In fact, you greatly appreciate it when people compare you with your parents and say that you're starting to be like them. Not to mention, your relationship with your parents have already gotten stronger and you can relate to how they feel sometimes.
You feel at home in your house.
Particularly if you lived in a dorm during College, being at home feels better all the time. And there are just some days when you prefer to stay home.
Your taste in fashion has toned down.
You can only laugh at yourself when you try to remember that you used to dress just like everybody else when you were in your 20s. You know now that when you shop, you're buying a piece that will be comfortable to wear and not something that will only be trendy. Oh, and bonus points if you can re-wear them and pair them with different items in your closet!
You're all too familiar with "this too shall pass".
You know that when you're in a bad situation, it won't last very long. You've seen it happen before and know that it is a learning opportunity for you to be better in the future.

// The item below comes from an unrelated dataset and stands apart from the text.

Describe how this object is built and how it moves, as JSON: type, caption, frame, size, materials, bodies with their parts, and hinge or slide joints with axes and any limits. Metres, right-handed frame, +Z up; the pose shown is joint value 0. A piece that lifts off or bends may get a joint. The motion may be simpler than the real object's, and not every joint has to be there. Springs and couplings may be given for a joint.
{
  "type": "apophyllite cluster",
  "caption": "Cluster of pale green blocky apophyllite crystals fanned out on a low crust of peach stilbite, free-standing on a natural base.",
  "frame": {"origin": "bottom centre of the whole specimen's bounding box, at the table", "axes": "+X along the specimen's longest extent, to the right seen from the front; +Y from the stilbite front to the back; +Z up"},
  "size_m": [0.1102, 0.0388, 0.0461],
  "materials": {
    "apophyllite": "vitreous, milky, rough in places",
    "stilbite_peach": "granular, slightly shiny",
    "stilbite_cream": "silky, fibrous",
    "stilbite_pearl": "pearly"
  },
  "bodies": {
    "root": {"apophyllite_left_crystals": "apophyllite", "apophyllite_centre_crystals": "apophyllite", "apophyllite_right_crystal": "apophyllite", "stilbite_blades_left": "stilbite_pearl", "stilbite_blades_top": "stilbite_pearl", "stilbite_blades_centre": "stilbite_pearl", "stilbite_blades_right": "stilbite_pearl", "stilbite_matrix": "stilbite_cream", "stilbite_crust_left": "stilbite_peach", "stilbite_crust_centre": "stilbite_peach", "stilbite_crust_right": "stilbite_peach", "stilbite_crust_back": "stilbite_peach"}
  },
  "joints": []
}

You worry less about certain things.
You don't let small things affect you and freak you out since you know they're not worth your time or attention.
You can cook a decent meal for yourself.
At this point in your life, you already know how much money you can save when you cook your meals at home instead of eating out all the time. Plus, you may have even found cooking to be therapeutic.

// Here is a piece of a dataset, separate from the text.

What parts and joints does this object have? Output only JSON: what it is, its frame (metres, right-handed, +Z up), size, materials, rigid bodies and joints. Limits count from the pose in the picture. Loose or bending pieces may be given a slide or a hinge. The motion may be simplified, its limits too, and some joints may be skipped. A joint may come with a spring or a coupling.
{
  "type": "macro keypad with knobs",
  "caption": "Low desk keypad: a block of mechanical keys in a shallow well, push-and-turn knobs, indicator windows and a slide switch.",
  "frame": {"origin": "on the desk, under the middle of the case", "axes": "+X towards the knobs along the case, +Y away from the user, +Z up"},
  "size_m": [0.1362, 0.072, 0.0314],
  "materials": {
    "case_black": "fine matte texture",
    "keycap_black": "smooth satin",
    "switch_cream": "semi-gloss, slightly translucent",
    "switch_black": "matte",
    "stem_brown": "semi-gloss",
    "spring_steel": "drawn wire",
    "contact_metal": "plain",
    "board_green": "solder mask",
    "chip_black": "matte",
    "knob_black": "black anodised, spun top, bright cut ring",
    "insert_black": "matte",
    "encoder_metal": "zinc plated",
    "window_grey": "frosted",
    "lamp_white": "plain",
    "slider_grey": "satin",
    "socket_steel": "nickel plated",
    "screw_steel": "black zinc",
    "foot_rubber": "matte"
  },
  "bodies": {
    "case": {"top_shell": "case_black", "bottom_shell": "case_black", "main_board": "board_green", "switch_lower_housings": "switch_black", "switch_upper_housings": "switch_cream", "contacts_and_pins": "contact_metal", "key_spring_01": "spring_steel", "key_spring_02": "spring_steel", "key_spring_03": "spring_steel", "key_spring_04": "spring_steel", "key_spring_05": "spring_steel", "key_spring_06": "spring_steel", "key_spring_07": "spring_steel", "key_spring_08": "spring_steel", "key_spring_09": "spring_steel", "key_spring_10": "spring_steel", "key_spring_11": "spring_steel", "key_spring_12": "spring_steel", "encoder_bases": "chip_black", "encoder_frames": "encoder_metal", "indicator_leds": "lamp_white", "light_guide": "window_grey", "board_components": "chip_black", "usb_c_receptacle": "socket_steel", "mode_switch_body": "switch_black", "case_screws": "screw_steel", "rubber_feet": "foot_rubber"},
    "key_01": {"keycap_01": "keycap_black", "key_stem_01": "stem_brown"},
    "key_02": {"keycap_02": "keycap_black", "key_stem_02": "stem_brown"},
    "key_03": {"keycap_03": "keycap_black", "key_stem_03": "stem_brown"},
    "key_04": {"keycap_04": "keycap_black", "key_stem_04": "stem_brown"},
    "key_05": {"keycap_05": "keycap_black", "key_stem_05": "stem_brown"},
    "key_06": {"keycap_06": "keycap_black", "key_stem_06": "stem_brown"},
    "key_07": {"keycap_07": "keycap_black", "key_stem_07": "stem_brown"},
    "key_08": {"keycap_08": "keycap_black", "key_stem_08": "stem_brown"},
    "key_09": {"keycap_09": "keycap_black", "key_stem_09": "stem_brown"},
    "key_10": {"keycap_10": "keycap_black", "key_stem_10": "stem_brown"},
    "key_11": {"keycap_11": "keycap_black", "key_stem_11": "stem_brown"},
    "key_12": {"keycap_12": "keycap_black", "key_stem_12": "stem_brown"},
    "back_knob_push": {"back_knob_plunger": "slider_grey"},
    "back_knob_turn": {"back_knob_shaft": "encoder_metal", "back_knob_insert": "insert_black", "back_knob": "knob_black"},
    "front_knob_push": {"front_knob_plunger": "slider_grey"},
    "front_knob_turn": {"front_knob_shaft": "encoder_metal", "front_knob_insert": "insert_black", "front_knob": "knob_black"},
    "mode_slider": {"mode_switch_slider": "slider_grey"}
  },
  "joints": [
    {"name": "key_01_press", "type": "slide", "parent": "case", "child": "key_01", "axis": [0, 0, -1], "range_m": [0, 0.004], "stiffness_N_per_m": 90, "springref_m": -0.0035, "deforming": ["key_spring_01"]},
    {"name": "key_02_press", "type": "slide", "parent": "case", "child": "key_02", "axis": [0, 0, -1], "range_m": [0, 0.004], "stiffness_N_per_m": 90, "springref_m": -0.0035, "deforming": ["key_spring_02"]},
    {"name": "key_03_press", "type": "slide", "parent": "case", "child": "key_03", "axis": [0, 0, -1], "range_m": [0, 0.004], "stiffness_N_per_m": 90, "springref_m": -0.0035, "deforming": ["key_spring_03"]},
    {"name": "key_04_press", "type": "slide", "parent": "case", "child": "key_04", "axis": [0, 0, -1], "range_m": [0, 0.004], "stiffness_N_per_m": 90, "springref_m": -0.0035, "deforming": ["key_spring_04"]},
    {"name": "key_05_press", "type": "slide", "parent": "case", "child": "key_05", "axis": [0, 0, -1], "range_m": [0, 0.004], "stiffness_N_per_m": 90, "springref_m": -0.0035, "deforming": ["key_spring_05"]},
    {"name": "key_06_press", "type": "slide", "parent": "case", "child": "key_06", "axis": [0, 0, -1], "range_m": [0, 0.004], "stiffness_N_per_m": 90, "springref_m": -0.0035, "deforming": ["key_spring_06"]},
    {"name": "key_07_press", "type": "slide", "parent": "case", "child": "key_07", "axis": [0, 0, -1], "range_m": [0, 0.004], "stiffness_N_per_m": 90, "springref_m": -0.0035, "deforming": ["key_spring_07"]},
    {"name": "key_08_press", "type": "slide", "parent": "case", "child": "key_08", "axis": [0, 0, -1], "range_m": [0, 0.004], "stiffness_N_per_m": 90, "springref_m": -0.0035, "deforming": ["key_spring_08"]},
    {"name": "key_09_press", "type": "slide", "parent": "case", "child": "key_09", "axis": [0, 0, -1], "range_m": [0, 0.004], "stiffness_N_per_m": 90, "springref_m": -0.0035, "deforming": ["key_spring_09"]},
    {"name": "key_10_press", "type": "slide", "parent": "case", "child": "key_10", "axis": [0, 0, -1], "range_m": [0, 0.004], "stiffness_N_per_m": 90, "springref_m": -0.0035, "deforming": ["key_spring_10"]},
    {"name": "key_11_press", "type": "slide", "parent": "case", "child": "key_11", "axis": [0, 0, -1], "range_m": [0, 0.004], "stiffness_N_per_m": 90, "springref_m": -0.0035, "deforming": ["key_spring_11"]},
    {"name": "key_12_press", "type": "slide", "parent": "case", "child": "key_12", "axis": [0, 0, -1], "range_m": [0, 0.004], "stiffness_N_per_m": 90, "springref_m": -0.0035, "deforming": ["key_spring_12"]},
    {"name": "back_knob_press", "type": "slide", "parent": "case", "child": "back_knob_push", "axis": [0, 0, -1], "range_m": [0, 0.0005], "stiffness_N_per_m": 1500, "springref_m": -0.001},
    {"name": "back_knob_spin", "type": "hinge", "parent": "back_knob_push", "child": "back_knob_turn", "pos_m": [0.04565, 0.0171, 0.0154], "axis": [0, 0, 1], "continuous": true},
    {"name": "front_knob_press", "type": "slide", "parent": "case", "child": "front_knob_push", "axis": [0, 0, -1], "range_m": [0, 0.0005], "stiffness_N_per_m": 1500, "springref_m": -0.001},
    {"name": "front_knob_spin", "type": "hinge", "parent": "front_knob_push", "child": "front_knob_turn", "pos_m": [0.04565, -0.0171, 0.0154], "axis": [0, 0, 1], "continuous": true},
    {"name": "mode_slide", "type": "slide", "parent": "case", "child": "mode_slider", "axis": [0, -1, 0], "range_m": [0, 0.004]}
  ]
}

You know how to treat yourself.
And because you know you're saving money by cooking your meals, you also give yourself a break from time to time and go for an enjoyable treat. This is why you savor these treats more.
You've finally saved money for yourself.
And yes, it's still a continuous process.
You can finally laugh at your mistakes.
Your stories often begin with "remember that time when" or "I used to..." These stories were usually the ones that made you want to hide in a hole in the ground. But now, as you relive these stories, you can't help but laugh.
You actually know what you want and what you don't want.
It may have taken you (a lot of) wrong turns but you can actually say that you trust yourself whenever you're being made to choose what you want and don't want.
You value memories you make when you're sober.
While you can enjoy a glass or two of wine, you know that the goal is not to get drunk but to enjoy spending time with your friends or family.
You spend time with family more.
You know they're the ones who will always be with you so you try to make up the lost years with them.
You value life and all its complexities.
You don't take your life for granted. And whenever you experience some tough times, you know there's a silver lining at the end.
What other life lessons have you learned from your 20s and how can you apply it in your 30s?